V23B-3127
Iron Isotope Compositions of the Late Mesozoic Bimodal Volcanic Rocks from NE China
Abstract:
Although it is well known that δ56Fe of igneous rocks dramatically increase when the SiO2 content is above 71wt. %, there are still debates on the reason for Fe isotope fractionation at high temperature conditions. Previous studies proposed that crystal fractionation, partial melting, volatile exsolution, and thermal diffusion could result in the enrichment of heavy Fe isotopes in high-SiO2magma. In order to better understand the mechanism for Fe isotope fractionation in magmatism, here we present a systematic Fe isotope study for a suit of well-characterized bimodal volcanic rocks. The samples are from the late Mesozoic Hailar and Songliao basin, NE China, including basaltic-trachyandesites, I-type Trachytes and rhyodacites, and A-type rhyolites. Based on major and trace elements, radiogenic isotopes and geochronological data, it was suggested that the I-type rocks were produced by patial melting of the basaltic-trachyandesites, while the A-type rhyolites resulted from melting of the I-type rocks.Fe isotope measurements were conducted using a Neptune Plus MC- ICP- MS in the USTC. The long-term external precision of δ56Fe is ±0.05‰ (2SD).The δ56Fe values for all the three types of rocks are positively correlated with SiO2 contents and inversely correlated with total Fe contents, consistent with previous studies.
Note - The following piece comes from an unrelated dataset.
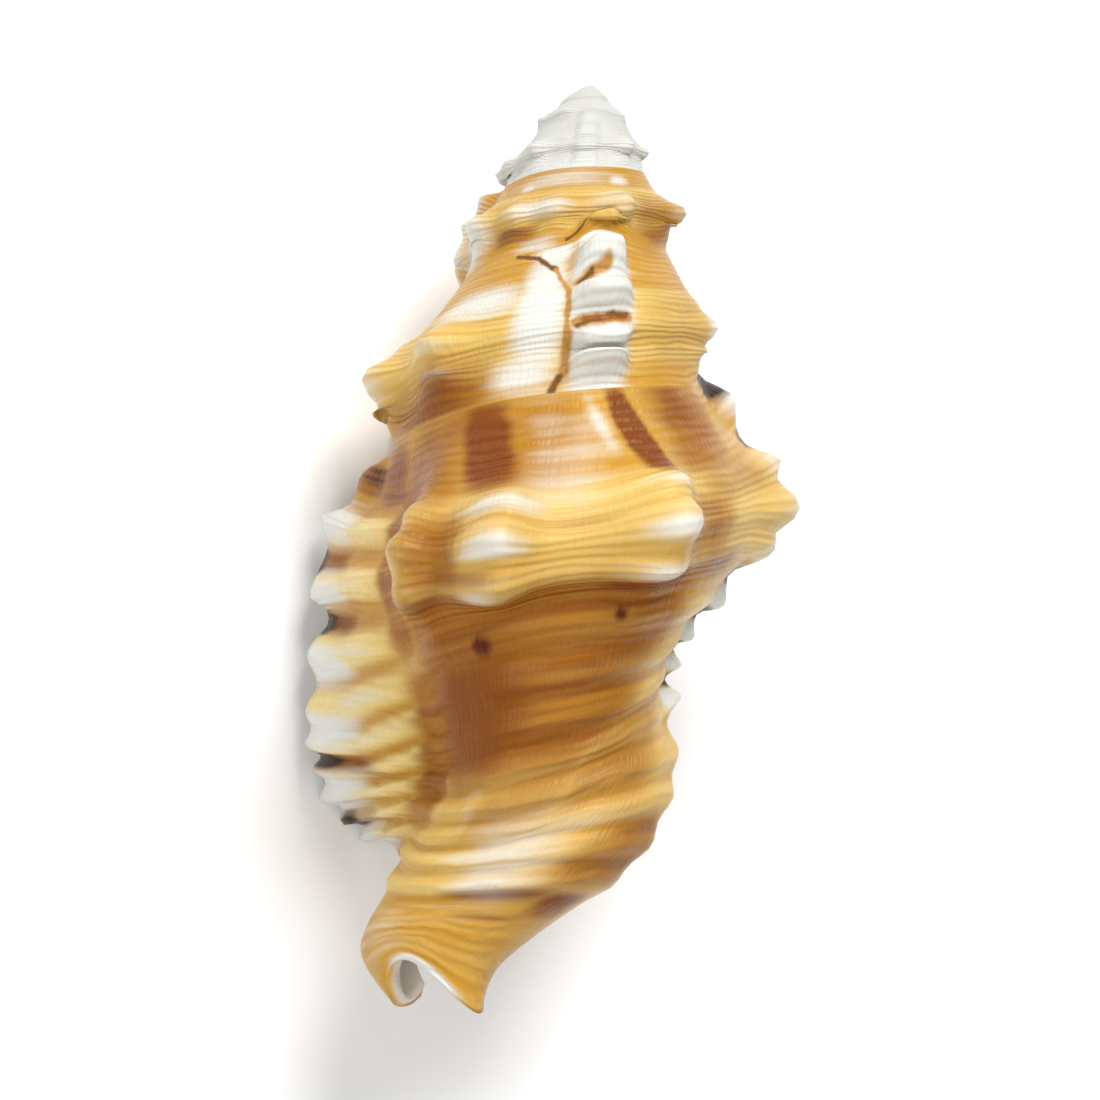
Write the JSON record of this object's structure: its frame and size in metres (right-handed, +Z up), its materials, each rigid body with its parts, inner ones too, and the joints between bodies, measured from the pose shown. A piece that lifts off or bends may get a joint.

This suggests that partial melting can produce isotopically heavier partial melt than their source rocks. Notably, rhyolite samples have the highest δ56Fe (up to 0.63± 0.05 ‰) among the previously reported data for igneous rocks at a given silica content. Wet chemical analysis reveals high Fe3+/FeT in all samples, likely suggesting that partial melting occurred at an oxidizing condition. This can explain the high δ56Fe in rhyolite rocks. In summary, our results indicate that partitioning of ferric iron between mineral and melt during partial melting is critical for enrichment of heavy Fe isotopes in high silica igneous rocks.